Eppure, allo stesso tempo, tutto è straordinariamente equilibrato. Il grande colpo di genio di questo artista è stato nel saper amalgamare tutti questi elementi senza mai sforare nella retorica, fatto invece comune a buona parte dei musicisti industrial che navigano nella sfera della musica elettronica dark – gotica, dove la povertà del lavoro è spesso sopperita dall’immaginario che li accompagna.
Per Bads è diverso. Paradossalmente, volendo dipingere un affresco di desolazione, freddo e abbandono, il musicista ha lasciato trasparire l’impronta più profonda del proprio io. Non è un controsenso: è lo stato dell’arte della composizione, in cui l’opera non descrive solo sé stessa ma anche e soprattutto la realtà di chi l’ha composta.

L’unico motivo per cui non si può definirlo un capolavoro è forse il fatto che si tratta comunque di un disco non semplice, e che per questo mira ad un pubblico estremamente consapevole e mirato, che sia disposto ad abbandonare territori di ascolto comodi e che voglia mettersi in gioco.
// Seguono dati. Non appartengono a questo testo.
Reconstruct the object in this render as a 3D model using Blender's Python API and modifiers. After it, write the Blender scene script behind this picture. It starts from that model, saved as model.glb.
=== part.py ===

Forse Oyaarss poteva essere un po’ più sintetico ed aggiungere qualche altro dettaglio che, mancando, lascia la sensazione di aver sfiorato di poco un centro perfetto.

Nonostante ciò, resta un lavoro di grande perizia, che deve entrare in possesso di chiunque voglia sperimentare l’incredibile ricchezza che può nasce da un uso sapiente dei suoni distorti e gravi tipici dell’industrial.